Честно говоря, я понятия не имею, что делать. Знаю лишь, что у меня в запасе несколько часов до возвращения Мала с его загадочного праздника. Я открываю бардачок и нахожу пятьдесят евро. Думаю, я могу их одолжить, учитывая, что потратила больше, волочась за Малом на его свидание. Я выхожу из машины и иду в магазин. Взяв корзинку, закидываю в нее лекарство от простуды, травяной чай, яркий шоколадный батончик «Кэдбери», чипсы и разрезанный треугольником сэндвич, чтобы угомонить урчащий желудок.

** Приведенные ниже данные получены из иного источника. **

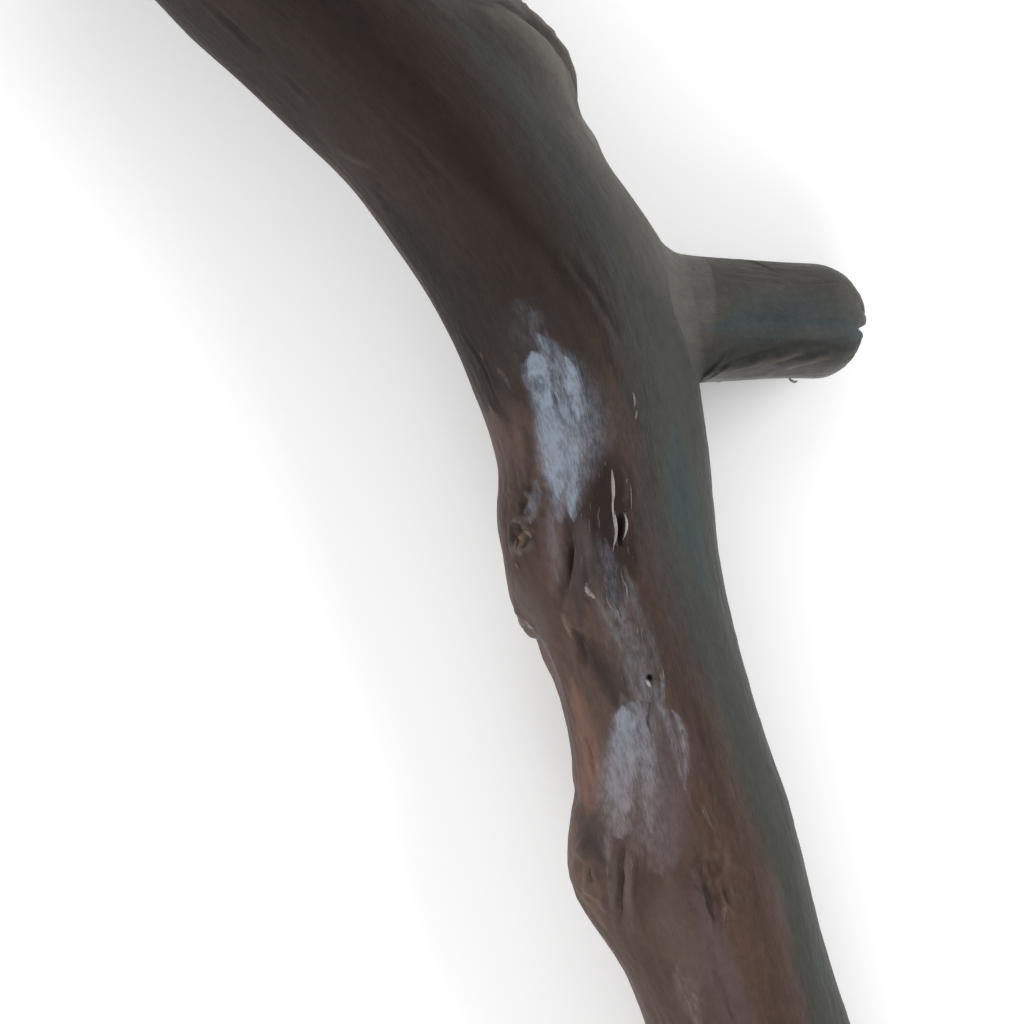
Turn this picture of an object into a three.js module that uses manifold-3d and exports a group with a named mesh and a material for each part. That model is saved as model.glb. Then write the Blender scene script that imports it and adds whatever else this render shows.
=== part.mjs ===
// A fallen tree branch: a gently bent limb with a broken side stub, lying on the plane z = 0.
// The thick end is sawn square, the thin end is snapped, and the stub is an old weathered break.
// Units are millimetres. +Z is up, +Y runs from the snapped end towards the sawn end, and the
// origin lies under the middle of the branch, on the surface that it rests on.

import * as THREE from "three";
import { mergeVertices } from "three/addons/utils/BufferGeometryUtils.js";
import Module from "manifold-3d";

// ---------------------------------------------------------------- driving dimensions

// The limb's course from the sawn end to the snapped end. Each station gives its place in plan
// (x, y), the half-width, the half-height, and the gap that is left under it.
const limbStations = [
  { x: -96.3, y: 189.7, wide: 26.6, high: 26.8, gap: -0.8 },
  { x: -69.3, y: 164.7, wide: 26.6, high: 26.8, gap: -0.8 },
  { x: -42.3, y: 139.7, wide: 26.4, high: 26.8, gap: 1.0 },
  { x: -15.8, y: 114.7, wide: 26.4, high: 27.0, gap: 2.0 },
  { x: 6.2, y: 87.9, wide: 26.8, high: 27.4, gap: 2.8 },
  { x: 22.9, y: 58.1, wide: 27.4, high: 28.0, gap: 3.2 },
  { x: 33.2, y: 25.8, wide: 26.2, high: 26.4, gap: 3.4 },
  { x: 39.8, y: -7.7, wide: 24.4, high: 25.2, gap: 3.4 },
  { x: 48.9, y: -40.7, wide: 23.8, high: 24.0, gap: 3.0 },
  { x: 57.5, y: -72.7, wide: 25.6, high: 24.4, gap: 2.2 },
  { x: 66.3, y: -105.2, wide: 24.5, high: 23.8, gap: 1.0 },
  { x: 75.7, y: -137.2, wide: 23.6, high: 23.0, gap: -0.1 },
  { x: 84.2, y: -170.2, wide: 22.6, high: 22.0, gap: -1.3 },
  { x: 91.7, y: -202.2, wide: 21.6, high: 21.0, gap: -1.6 },
];

// Slow swellings that keep the limb from being round: height in mm, lobes round the section,
// length in mm over which the pattern winds once, and where it starts in degrees.
const swellings = [
  { rise: 0.55, lobes: 2, wind: 310, start: 40 },
  { rise: 0.4, lobes: 3, wind: -190, start: 110 },
  { rise: 0.25, lobes: 5, wind: 240, start: 0 },
];

// Healed knots and burls on the limb. "at" is the distance along the limb from the sawn end and
// "turn" the angle round it from straight up, positive towards +X. "edge" is how sharply the
// swelling ends: 2 is a soft hill and 4 a knob with a clear foot.
const knots = [
  { at: 121, turn: 80, rise: 8.0, long: 18, broad: 15, edge: 4 },
  { at: 237, turn: -82, rise: 4.3, long: 18, broad: 15, edge: 3 },
  { at: 262, turn: -95, rise: 1.0, long: 5, broad: 7, edge: 2 },
  { at: 318, turn: -80, rise: 7.4, long: 19, broad: 16, edge: 2 },
  { at: 330, turn: 2, rise: 1.4, long: 12, broad: 8, edge: 2 },
  { at: 184, turn: 100, rise: 3.0, long: 19, broad: 22, edge: 2 },
  { at: 62, turn: -128, rise: 3.0, long: 13, broad: 12, edge: 2 },
  { at: 374, turn: 128, rise: 3.5, long: 12, broad: 11, edge: 2 },
];

// The side stub leaves the limb's centre line at "at" and falls to the ground, where its end has
// its centre at "endHeight". "swing" is its heading in plan, in degrees from +X. It starts inside
// the limb, narrows away from it by "flare" with the distance "fade", and from "domeFrom" on its
// broken end rounds off.
const stub = {
  at: 181.8,
  swing: 0.5,
  start: 6,
  length: 79.6,
  endHeight: 11.0,
  radius: 14.6,
  flare: 13.3,
  fade: 16,
  domeFrom: 66,
  domePower: 2.4,
};
const stubSwellings = [
  { rise: 0.3, lobes: 3, start: 50 },
  { rise: 0.2, lobes: 2, start: 0 },
];

// The snapped end: the break slants, and its torn steps stand this far along the limb.
const tear = { slant: 7, toward: 150, step: 3.2 };
const tearSteps = [
  { lobes: 3, start: 20 },
  { lobes: 5, start: 75 },
  { lobes: 9, start: 10 },
];

// The facets: rings along each piece, sides round it, and rings across the torn face.
const limbRings = 92;
const limbSides = 32;
const tearRings = 4;
const stubRings = 20;
const stubSides = 28;

// The stub's root stops this far short of the limb, and points closer than this are one.
const joinGap = 0.3;
const mergeTolerance = 1e-4;

const barkColour = new THREE.Color(0x54483f);
const barkRoughness = 0.62;

// ---------------------------------------------------------------- the limb's shape

const radians = THREE.MathUtils.degToRad;
const smoothCurve = (points) => new THREE.CatmullRomCurve3(points, false, "catmullrom", 0.5);

const limbLine = smoothCurve(
  limbStations.map((s) => new THREE.Vector3(s.x, s.y, s.high + s.gap)),
);
const limbSize = smoothCurve(
  limbStations.map((s) => new THREE.Vector3(s.wide, s.high, 0)),
);
const limbLength = limbLine.getLength();

// The centre, the half-width and half-height, and the three directions of the limb's section
// at a distance along it: "ahead" to the snapped end, "side" to the right of that, and "up".
function limbSection(distance) {
  const t = limbLine.getUtoTmapping(Math.min(1, distance / limbLength));
  const ahead = limbLine.getTangent(t);
  const side = new THREE.Vector3(0, 0, 1).cross(ahead).normalize();
  return {
    centre: limbLine.getPoint(t),
    size: limbSize.getPoint(t),
    ahead,
    side,
    up: ahead.clone().cross(side),
  };
}

// The angle between two directions round the limb, from -180 to 180 degrees.
const turnBetween = (a, b) => ((((a - b + 180) % 360) + 360) % 360) - 180;

// How far the knots and swellings lift the surface at a distance along and an angle round.
function limbRelief(distance, turn, radius) {
  let rise = 0;
  for (const s of swellings) {
    rise += s.rise * Math.cos(radians(s.lobes * turn + (360 * distance) / s.wind + s.start));
  }
  for (const k of knots) {
    const along = (distance - k.at) / k.long;
    const around = (radius * radians(turnBetween(turn, k.turn))) / k.broad;
    rise += k.rise * Math.exp(-Math.pow(along * along + around * around, k.edge / 2));
  }
  return rise;
}

// A point on the limb: an ellipse's radius plus the relief, carried "outward" by any extra.
function limbPoint(section, distance, turn, outward) {
  const s = Math.sin(radians(turn));
  const c = Math.cos(radians(turn));
  const { x: wide, y: high } = section.size;
  const ellipse = (wide * high) / Math.hypot(high * s, wide * c);
  const reach = ellipse + limbRelief(distance, turn, ellipse) + outward;
  return section.centre
    .clone()
    .addScaledVector(section.side, reach * s)
    .addScaledVector(section.up, reach * c);
}

// How far the torn fibres stand out along the limb, for a share of the way to the bark.
function tearHeight(turn, share) {
  let steps = 0;
  for (const s of tearSteps) {
    steps += Math.cos(radians(s.lobes * turn + s.start)) / tearSteps.length;
  }
  const slant = tear.slant * share * Math.cos(radians(turnBetween(turn, tear.toward)));
  return slant + tear.step * steps * share;
}

// ---------------------------------------------------------------- closed shells

// Joins rings of equal count into one closed shell, with a pole at each end. Each ring runs
// clockwise as seen from ahead, so that the faces point outwards.
function closedShell(rings, firstPole, lastPole) {
  const count = rings[0].length;
  const points = [...rings.flat(), firstPole, lastPole];
  const first = points.length - 2;
  const last = points.length - 1;
  const faces = [];
  for (let i = 0; i < count; i++) {
    const next = (i + 1) % count;
    faces.push(first, i, next);
    for (let r = 0; r < rings.length - 1; r++) {
      const here = r * count;
      const there = here + count;
      faces.push(here + i, there + i, there + next);
      faces.push(here + i, there + next, here + next);
    }
    const end = (rings.length - 1) * count;
    faces.push(last, end + next, end + i);
  }
  const geometry = new THREE.BufferGeometry().setFromPoints(points);
  return geometry.setIndex(faces);
}

// What lies below the ground is pressed flat on it, as the wood is where the branch rests.
function pressOnGround(geometry) {
  const at = geometry.getAttribute("position");
  for (let i = 0; i < at.count; i++) at.setZ(i, Math.max(0, at.getZ(i)));
  return geometry;
}

const turnsOf = (sides) => Array.from({ length: sides }, (_, i) => (360 * i) / sides);

// The torn face at the snapped end: rings that close in from the rim, each standing out by the
// height of its torn fibres.
function tornRings(rim) {
  const end = limbSection(limbLength);
  const rings = [];
  for (let r = 0; r < tearRings; r++) {
    const share = 1 - r / tearRings;
    const ring = rim.map((point, i) => {
      const reach = tearHeight((360 * i) / rim.length, share);
      return end.centre.clone().lerp(point, share).addScaledVector(end.ahead, reach);
    });
    rings.push(ring);
  }
  return rings;
}

// The whole limb, standing "outward" of its real surface by any extra.
function limbGeometry(outward) {
  const rings = [];
  for (let r = 0; r <= limbRings; r++) {
    const distance = (limbLength * r) / limbRings;
    const section = limbSection(distance);
    rings.push(turnsOf(limbSides).map((turn) => limbPoint(section, distance, turn, outward)));
  }
  rings.push(...tornRings(rings.pop()));
  return closedShell(rings, limbSection(0).centre, limbSection(limbLength).centre);
}

// ---------------------------------------------------------------- the stub's shape

const stubRoot = limbSection(stub.at).centre;
const stubFall = Math.asin((stubRoot.z - stub.endHeight) / stub.length);
const stubAxis = new THREE.Vector3(
  Math.cos(stubFall) * Math.cos(radians(stub.swing)),
  Math.cos(stubFall) * Math.sin(radians(stub.swing)),
  -Math.sin(stubFall),
);
const stubSide = new THREE.Vector3(0, 0, 1).cross(stubAxis).normalize();
const stubUp = stubAxis.clone().cross(stubSide);

const stubCentre = (distance) => stubRoot.clone().addScaledVector(stubAxis, distance);

// The stub's radius: a flare that fades away from the limb, closed by a rounded end.
function stubRadius(distance, turn) {
  let radius = stub.radius + stub.flare * Math.exp(-distance / stub.fade);
  for (const s of stubSwellings) radius += s.rise * Math.cos(radians(s.lobes * turn + s.start));
  const share = Math.max(0, distance - stub.domeFrom) / (stub.length - stub.domeFrom);
  return radius * Math.pow(1 - Math.pow(share, stub.domePower), 1 / stub.domePower);
}

function stubPoint(distance, turn) {
  const radius = stubRadius(distance, turn);
  return stubCentre(distance)
    .addScaledVector(stubSide, radius * Math.sin(radians(turn)))
    .addScaledVector(stubUp, radius * Math.cos(radians(turn)));
}

// The rings draw closer together towards the rounded end.
function stubGeometry() {
  const rings = [];
  for (let r = 0; r < stubRings; r++) {
    const eased = Math.sin((Math.PI / 2) * (r / stubRings));
    const distance = stub.start + (stub.length - stub.start) * eased;
    rings.push(turnsOf(stubSides).map((turn) => stubPoint(distance, turn)));
  }
  return closedShell(rings, stubCentre(stub.start), stubCentre(stub.length));
}

// ---------------------------------------------------------------- solids and nodes

const wasm = await Module();
wasm.setup();

function solidOf(geometry) {
  const merged = mergeVertices(geometry, mergeTolerance);
  return new wasm.Manifold(
    new wasm.Mesh({
      numProp: 3,
      vertProperties: merged.getAttribute("position").array,
      triVerts: new Uint32Array(merged.index.array),
    }),
  );
}

function geometryOf(solid) {
  const mesh = solid.getMesh();
  const geometry = new THREE.BufferGeometry();
  geometry.setAttribute("position", new THREE.BufferAttribute(mesh.vertProperties, 3));
  geometry.setIndex(new THREE.BufferAttribute(mesh.triVerts, 1));
  return geometry;
}

function node(name, geometry) {
  geometry.computeVertexNormals();
  const material = new THREE.MeshStandardMaterial({
    color: barkColour,
    roughness: barkRoughness,
    metalness: 0,
  });
  const mesh = new THREE.Mesh(geometry, material);
  mesh.name = name;
  return mesh;
}

const branch = new THREE.Group();
branch.add(node("limb", pressOnGround(limbGeometry(0))));

const stubShell = solidOf(pressOnGround(stubGeometry()));
const limbAndGap = solidOf(limbGeometry(joinGap));
branch.add(node("side_stub", geometryOf(stubShell.subtract(limbAndGap))));

export default branch;
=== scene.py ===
"""A fallen tree branch on a pale floor: a gently bent limb with burls and a broken side stub.

The limb is sawn square at its thick end and snapped at its thin end. The branch is measured in
millimetres and degrees, and its meshes are written in metres. Places on the limb are given as a
distance from the sawn end and a turn from straight up, positive towards +X.
"""

import bpy
import numpy as np
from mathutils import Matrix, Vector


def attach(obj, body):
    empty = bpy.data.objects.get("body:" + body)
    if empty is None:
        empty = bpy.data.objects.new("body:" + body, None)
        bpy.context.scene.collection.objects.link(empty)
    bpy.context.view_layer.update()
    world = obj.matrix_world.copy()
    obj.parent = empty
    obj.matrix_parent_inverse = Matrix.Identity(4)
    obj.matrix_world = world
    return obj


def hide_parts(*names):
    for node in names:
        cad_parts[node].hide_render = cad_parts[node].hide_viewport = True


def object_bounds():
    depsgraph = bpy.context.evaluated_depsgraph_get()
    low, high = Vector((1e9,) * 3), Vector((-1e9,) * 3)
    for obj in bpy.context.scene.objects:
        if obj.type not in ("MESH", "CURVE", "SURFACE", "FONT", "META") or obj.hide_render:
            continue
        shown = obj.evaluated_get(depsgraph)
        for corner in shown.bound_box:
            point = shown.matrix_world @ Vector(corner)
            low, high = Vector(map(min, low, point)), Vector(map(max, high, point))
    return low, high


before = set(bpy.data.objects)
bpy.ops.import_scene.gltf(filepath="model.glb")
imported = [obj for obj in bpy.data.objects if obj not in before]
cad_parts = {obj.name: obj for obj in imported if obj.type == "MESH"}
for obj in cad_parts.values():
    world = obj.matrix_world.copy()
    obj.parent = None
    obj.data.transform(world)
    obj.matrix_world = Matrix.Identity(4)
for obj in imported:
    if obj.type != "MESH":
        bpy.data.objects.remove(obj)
cad_low, cad_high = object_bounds()


# ----------------------------------------------------------------------
# The limb. A wrist-thick length of a forest branch, grown in one with everything on it. It has
# smooth thin bark, burls, and healed knots where shoots died back. The wind and sun have paled
# it along the top, where the same pale streaks also carry a painted sky reflection, and it lies
# on an underside that the ground has pressed flat.
# ----------------------------------------------------------------------

MM = 0.001

# The limb's course from the sawn end to the snapped end: x, y, half-width, half-height and the
# gap left under it.
limb_course = np.array([
    [-96.3, 189.7, 26.6, 26.8, -0.8],
    [-69.3, 164.7, 26.6, 26.8, -0.8],
    [-42.3, 139.7, 26.4, 26.8, 1.0],
    [-15.8, 114.7, 26.4, 27.0, 2.0],
    [6.2, 87.9, 26.8, 27.4, 2.8],
    [22.9, 58.1, 27.4, 28.0, 3.2],
    [33.2, 25.8, 26.2, 26.4, 3.4],
    [39.8, -7.7, 24.4, 25.2, 3.4],
    [48.9, -40.7, 23.8, 24.0, 3.0],
    [57.5, -72.7, 25.6, 24.4, 2.2],
    [66.3, -105.2, 24.5, 23.8, 1.0],
    [75.7, -137.2, 23.6, 23.0, -0.1],
    [84.2, -170.2, 22.6, 22.0, -1.3],
    [91.7, -202.2, 21.6, 21.0, -1.6],
])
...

Когда я протягиваю красивой темнокожей продавщице купюру, она переворачивает ее и, покачав головой, возвращает с виноватой улыбкой.
— Не могу их принять. Деньги испорчены.
— В смысле «испорчены»? — Я озадаченно смотрю на нее. Похоже, в этом городе все откровенно меня презирают. Теперь им и мои деньги противны?
— Кто-то их расписал.
Я забираю купюру и переворачиваю. И действительно — вижу на ней свое имя и дату.
Дату, когда я бросила эту банкноту в гитарный чехол Мала.
Он ее сохранил. На удачу. Во имя судьбы. По неведомой мне причине он сохранил и ее, и салфетку, и что это вообще все значит?